そしてヨーロッパでは、キリスト教的「単一神」を相対化する時には、ギリシアを召還するという習慣(因習?)があるようです。(フーコーが、「神話」という言葉を選んでいるのも、ちょっとそんな感じ。)

音楽でいえば、オペラは、ギリシア演劇復元の企てであっただけでなく、ギリシアの神々を後ろ盾にして、現世の快楽や感覚世界を肯定する、ルネサンスの集大成と見ることができるでしょう。

(ですから、16日の日記にも書きましたが、オペラにおいて、「単一の作者」を想定することが困難なのは、決して偶然ではない。オペラは、ほとんど「ヨーロッパの中のアジア」と言うべき芸能だと思います。

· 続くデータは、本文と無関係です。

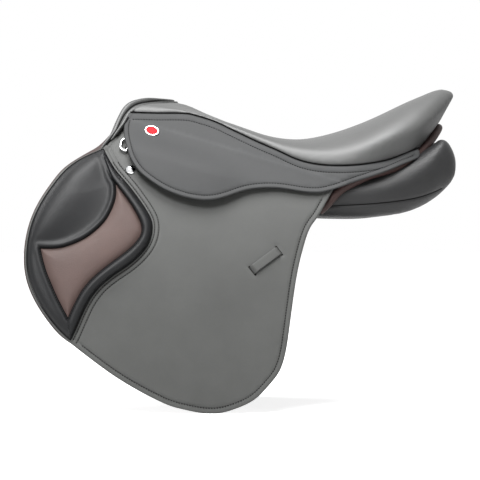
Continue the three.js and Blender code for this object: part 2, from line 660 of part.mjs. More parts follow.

)

そして、ギリシアは、要するにアジアの西のはずれですから、欧米vsアジアという20世紀以来繰り返し話題になる対立構図は、ルネサンスを、世界規模に拡大して反復していると見ることができるかもしれない。

情報社会という21世紀のルネサンスは、アジア主義と親和性があるかもしれない、という感じがします。

でも、「アジア」というのは、ヨーロッパが、非ヨーロッパ的なものすべてをそこに投げ込んでしまう、いわば「ヨーロッパの補集合」的観念ですから、「アジア」を標榜することは、それだけではヨーロッパを補完することにしかならないですよね。

フーコーは、「アジア的性愛」のテーマにたどりついたところで死んでしまったわけですが、

増田さんが考えるポピュラー音楽の「官能と憂鬱」は、「アジア主義」なのでしょうか?

もし機会があれば、直接お伺いしてみたいと思ったりもしますが、はたしてそのチャンスがあるかどうかは、今のところ、よくわかりません。